> _Stated task_: Extract, from the listing that follows, each line containing the word "axes".

> _Excerpted records_:

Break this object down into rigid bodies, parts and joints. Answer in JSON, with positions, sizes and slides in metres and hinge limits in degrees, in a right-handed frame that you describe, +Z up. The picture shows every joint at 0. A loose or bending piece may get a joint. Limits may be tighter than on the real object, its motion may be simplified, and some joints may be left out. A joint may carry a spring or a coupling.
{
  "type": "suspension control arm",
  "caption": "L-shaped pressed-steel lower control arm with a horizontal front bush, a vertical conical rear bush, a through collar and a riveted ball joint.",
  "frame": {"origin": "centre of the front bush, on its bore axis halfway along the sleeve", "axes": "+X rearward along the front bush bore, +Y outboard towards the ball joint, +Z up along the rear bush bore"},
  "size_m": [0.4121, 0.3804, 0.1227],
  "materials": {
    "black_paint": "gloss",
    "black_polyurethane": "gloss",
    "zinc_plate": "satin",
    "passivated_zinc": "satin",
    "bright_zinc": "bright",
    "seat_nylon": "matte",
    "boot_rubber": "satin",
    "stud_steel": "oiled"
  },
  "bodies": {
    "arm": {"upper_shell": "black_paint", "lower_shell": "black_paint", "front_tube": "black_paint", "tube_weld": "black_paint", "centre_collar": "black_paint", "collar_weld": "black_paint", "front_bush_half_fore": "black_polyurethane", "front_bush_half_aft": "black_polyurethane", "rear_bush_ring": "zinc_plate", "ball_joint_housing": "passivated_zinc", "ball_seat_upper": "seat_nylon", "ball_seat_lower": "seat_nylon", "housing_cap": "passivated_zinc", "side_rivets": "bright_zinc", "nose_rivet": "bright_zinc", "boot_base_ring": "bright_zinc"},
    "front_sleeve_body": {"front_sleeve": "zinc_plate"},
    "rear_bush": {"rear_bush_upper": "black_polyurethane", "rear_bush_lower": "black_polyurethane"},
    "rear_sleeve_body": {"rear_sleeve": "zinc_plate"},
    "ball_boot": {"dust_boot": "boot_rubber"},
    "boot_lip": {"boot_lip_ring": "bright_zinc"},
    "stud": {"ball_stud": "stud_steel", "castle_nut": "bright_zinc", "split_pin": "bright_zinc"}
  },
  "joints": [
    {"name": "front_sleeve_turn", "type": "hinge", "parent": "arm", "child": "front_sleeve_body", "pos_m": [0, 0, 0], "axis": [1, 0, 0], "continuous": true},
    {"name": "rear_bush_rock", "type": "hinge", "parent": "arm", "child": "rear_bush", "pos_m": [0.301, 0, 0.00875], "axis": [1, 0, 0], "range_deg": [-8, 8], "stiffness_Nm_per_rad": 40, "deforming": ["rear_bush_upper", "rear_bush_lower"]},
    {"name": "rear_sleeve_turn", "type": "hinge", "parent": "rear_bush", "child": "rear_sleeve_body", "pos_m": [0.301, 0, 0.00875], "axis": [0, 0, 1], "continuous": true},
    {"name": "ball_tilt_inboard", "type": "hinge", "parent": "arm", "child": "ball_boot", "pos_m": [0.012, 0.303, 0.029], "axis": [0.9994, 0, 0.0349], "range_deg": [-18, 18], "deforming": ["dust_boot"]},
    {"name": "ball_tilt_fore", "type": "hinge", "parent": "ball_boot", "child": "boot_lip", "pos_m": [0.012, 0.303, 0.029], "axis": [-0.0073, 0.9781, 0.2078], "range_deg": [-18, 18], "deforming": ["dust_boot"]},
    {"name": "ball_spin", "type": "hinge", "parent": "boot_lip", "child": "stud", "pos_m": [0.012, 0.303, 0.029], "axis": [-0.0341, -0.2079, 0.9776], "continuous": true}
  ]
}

* * *

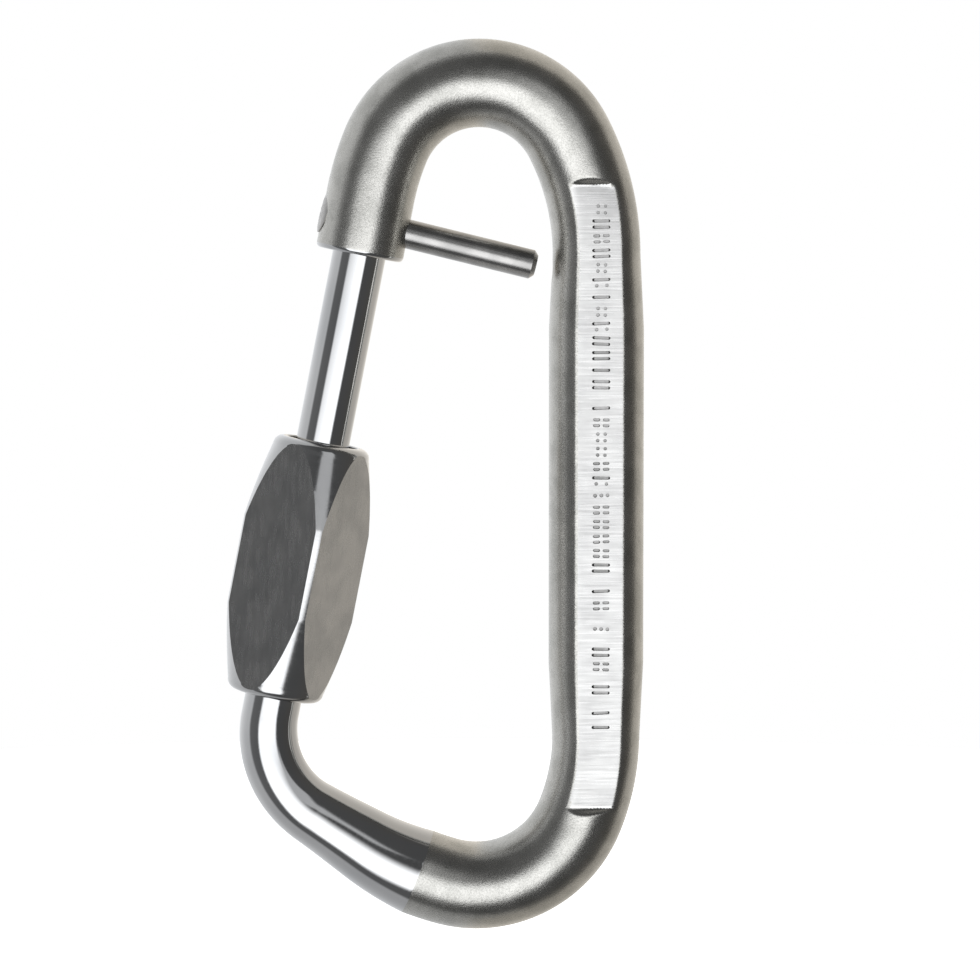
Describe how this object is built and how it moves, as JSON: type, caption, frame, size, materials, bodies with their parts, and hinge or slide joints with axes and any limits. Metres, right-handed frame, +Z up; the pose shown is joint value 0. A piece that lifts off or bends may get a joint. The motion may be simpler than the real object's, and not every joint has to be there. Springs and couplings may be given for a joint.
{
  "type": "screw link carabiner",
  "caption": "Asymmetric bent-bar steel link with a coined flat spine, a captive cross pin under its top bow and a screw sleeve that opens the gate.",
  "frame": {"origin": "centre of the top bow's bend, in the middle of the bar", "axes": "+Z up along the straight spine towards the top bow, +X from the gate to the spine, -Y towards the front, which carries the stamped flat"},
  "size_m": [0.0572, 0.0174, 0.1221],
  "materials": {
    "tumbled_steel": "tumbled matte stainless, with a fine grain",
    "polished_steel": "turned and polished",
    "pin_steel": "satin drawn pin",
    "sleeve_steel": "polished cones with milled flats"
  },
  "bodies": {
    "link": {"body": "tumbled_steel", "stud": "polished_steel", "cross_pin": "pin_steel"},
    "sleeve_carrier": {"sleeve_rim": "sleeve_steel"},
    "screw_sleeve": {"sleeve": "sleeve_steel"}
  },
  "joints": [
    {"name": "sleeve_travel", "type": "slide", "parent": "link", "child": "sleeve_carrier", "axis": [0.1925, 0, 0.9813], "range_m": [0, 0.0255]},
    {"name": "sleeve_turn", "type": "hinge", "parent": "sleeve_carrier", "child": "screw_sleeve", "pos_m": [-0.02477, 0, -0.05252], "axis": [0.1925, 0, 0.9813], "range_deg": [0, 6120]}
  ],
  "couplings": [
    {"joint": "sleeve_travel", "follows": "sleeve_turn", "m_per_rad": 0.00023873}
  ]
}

* * *

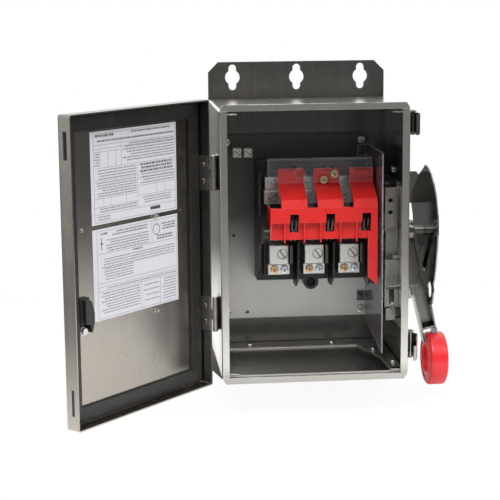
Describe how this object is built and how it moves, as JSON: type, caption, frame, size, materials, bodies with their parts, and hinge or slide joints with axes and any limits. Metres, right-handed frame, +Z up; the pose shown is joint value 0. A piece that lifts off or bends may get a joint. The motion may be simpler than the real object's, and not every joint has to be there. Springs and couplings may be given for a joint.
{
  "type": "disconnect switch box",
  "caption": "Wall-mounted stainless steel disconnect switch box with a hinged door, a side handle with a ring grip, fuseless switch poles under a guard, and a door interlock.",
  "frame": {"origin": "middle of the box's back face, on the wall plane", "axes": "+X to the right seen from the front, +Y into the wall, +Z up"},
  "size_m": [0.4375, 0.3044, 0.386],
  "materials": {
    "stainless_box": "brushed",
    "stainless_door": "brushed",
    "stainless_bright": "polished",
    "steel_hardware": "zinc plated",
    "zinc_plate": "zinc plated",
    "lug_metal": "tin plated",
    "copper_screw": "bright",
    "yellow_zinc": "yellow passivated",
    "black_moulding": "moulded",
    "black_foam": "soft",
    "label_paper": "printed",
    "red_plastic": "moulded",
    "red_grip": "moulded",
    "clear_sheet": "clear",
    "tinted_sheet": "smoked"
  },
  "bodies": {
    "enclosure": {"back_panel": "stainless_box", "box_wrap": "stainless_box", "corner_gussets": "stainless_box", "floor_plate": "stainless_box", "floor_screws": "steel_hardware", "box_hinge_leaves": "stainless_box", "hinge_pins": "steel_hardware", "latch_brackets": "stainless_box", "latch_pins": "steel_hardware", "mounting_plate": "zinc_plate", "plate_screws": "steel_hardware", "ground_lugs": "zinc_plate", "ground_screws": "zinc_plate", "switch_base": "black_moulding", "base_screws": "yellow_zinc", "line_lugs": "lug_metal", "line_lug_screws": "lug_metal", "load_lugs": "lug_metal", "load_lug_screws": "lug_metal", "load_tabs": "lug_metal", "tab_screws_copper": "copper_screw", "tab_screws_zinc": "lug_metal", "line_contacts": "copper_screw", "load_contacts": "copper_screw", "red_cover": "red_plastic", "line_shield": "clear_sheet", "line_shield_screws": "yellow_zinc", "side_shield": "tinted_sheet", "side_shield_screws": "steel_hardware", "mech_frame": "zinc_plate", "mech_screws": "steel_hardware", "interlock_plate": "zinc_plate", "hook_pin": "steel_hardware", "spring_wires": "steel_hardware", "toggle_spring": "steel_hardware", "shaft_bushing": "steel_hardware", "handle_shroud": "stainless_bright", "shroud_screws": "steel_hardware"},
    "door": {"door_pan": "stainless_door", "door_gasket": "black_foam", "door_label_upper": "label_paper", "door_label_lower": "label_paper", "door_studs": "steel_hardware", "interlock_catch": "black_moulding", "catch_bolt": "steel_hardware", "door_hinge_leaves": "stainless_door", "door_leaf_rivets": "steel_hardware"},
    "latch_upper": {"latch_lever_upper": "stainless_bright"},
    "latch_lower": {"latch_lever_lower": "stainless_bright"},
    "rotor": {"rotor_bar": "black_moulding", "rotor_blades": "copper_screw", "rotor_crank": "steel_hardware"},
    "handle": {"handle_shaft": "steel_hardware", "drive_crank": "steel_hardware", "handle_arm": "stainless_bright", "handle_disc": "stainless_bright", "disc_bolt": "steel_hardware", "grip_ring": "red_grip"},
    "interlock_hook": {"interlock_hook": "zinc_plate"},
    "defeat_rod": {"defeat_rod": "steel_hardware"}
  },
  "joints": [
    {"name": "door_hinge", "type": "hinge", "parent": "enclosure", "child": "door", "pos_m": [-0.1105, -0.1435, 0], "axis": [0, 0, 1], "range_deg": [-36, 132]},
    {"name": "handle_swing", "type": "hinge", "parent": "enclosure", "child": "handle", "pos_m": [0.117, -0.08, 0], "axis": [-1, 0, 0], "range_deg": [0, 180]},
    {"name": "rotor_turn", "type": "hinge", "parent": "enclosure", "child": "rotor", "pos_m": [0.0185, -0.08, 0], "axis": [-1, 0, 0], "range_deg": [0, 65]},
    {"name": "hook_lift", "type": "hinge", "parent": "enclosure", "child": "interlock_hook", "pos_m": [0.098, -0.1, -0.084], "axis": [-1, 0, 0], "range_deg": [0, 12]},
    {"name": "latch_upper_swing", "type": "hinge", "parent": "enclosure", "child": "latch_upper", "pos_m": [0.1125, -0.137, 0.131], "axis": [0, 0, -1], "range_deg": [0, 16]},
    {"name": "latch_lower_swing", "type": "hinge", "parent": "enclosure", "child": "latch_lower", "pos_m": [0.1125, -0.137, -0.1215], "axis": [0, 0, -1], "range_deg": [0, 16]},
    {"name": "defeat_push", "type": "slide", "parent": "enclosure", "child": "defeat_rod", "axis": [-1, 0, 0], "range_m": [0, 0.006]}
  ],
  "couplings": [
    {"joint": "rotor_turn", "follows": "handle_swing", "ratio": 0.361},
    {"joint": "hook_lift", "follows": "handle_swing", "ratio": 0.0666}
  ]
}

> _Task response_:
  "frame": {"origin": "centre of the front bush, on its bore axis halfway along the sleeve", "axes": "+X rearward along the front bush bore, +Y outboard towards the ball joint, +Z up along the rear bush bore"},
Describe how this object is built and how it moves, as JSON: type, caption, frame, size, materials, bodies with their parts, and hinge or slide joints with axes and any limits. Metres, right-handed frame, +Z up; the pose shown is joint value 0. A piece that lifts off or bends may get a joint. The motion may be simpler than the real object's, and not every joint has to be there. Springs and couplings may be given for a joint.
  "frame": {"origin": "centre of the top bow's bend, in the middle of the bar", "axes": "+Z up along the straight spine towards the top bow, +X from the gate to the spine, -Y towards the front, which carries the stamped flat"},
Describe how this object is built and how it moves, as JSON: type, caption, frame, size, materials, bodies with their parts, and hinge or slide joints with axes and any limits. Metres, right-handed frame, +Z up; the pose shown is joint value 0. A piece that lifts off or bends may get a joint. The motion may be simpler than the real object's, and not every joint has to be there. Springs and couplings may be given for a joint.
  "frame": {"origin": "middle of the box's back face, on the wall plane", "axes": "+X to the right seen from the front, +Y into the wall, +Z up"},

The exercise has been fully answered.